Some frequently used long-term solvency ratios are given below:
- Debt to equity ratio
- Times interest earned (TIE) ratio
- Proprietary ratio
- Fixed assets to equity ratio
- Current assets to equity ratio
- Capital gearing ratio
Classification on the basis of financial statements:
Income statement/profit and loss ratios:
Income statement/profit and loss account ratios are those ratios that are calculated by using the items of income statement/profit and loss account of a particular period only. Examples of income statement/profit and loss account ratios are net profit ratio, gross profit ratio, operating ratio, and times interest earned ratio etc.
Balance sheet ratios:
Balance sheet ratios are those ratios that are calculated by using figures from the balance sheet only. The figures must be used from the balance sheet of the same period. Examples of balance sheet ratios are current ratio, liquid ratio, and debt to equity ratio etc.

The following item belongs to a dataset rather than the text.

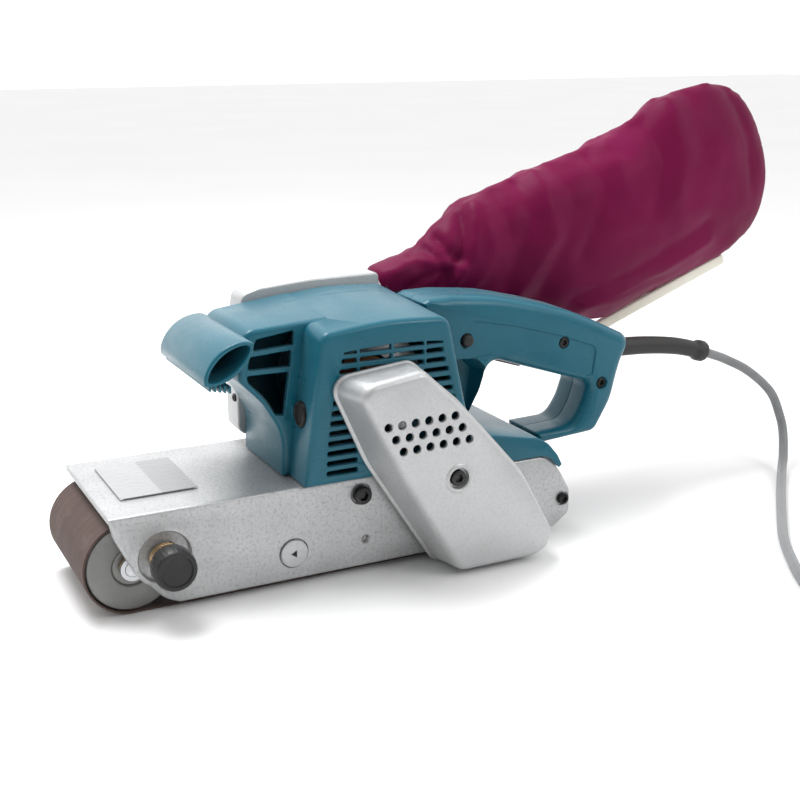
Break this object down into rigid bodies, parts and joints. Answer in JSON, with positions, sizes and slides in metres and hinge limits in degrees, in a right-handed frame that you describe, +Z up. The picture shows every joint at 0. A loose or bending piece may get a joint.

These ratios are calculated by using the items of both income statement and balance sheet for the same period. Composite ratios are, therefore, also known as mixed ratios and inter-statement ratios. Numerous composite ratios are computed depending on the need of analyst. Some examples are inventory turnover ratio, receivables turnover ratio, accounts payable turnover ratio, and working capital turnover ratio etc.
Classification on the basis of importance:
On the basis of importance or significance, the ratios are classified as primary ratios and secondary ratios. The most important ratios are called primary ratios and less important ratios are called secondary ratios. Secondary ratios are usually used to explain the primary ratios.
Examples of primary ratios for a commercial undertaking are return on capital employed ratio and net profit ratio because the basic purpose of these undertakings is to earn profit.
Importance of ratios significantly varies among industries therefore each industry has its own primary and secondary ratios. A ratio that is of primary importance in one industry may be of secondary importance in another industry.
Classification of ratios on the basis of importance or significance is very useful for inter-firm comparisons.